The Conservative Yeshiva in Jerusalem
- Formation: 1995
- Location: Agron Street 8, Jerusalem;
- Rosh Yeshiva: Rabbi Joel Levy
- Affiliations: Masorti/Conservative Judaism
- Website: www.fuchsbergcenter.org

= Conservative Yeshiva =

Institute for the study of traditional Jewish texts

The Conservative Yeshiva is a co-educational institute for study of traditional Jewish texts in Jerusalem. The yeshiva was founded by Stephen G. Wald in 1995 is part of the Fuchsberg Jerusalem Center. As of 2023, the Rosh Yeshiva is Rabbi Joel Levy.

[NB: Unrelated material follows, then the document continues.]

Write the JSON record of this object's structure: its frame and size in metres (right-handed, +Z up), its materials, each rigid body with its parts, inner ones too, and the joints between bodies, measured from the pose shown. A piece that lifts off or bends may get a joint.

The Yeshiva offers Jews from outside the Orthodox world the opportunity to gain the advanced Jewish learning and communal experiences provided by attending a yeshiva. It uses a synthesis of traditional and critical methods, allowing Jewish texts and tradition to encounter social change and modern scholarship. The curriculum focuses on classical Jewish subjects, including Talmud, Tanakh, Midrash, halakha, and philosophy. Learning is conducted in the traditional yeshiva method (shiur and chavruta) with an openness to modern scholarship.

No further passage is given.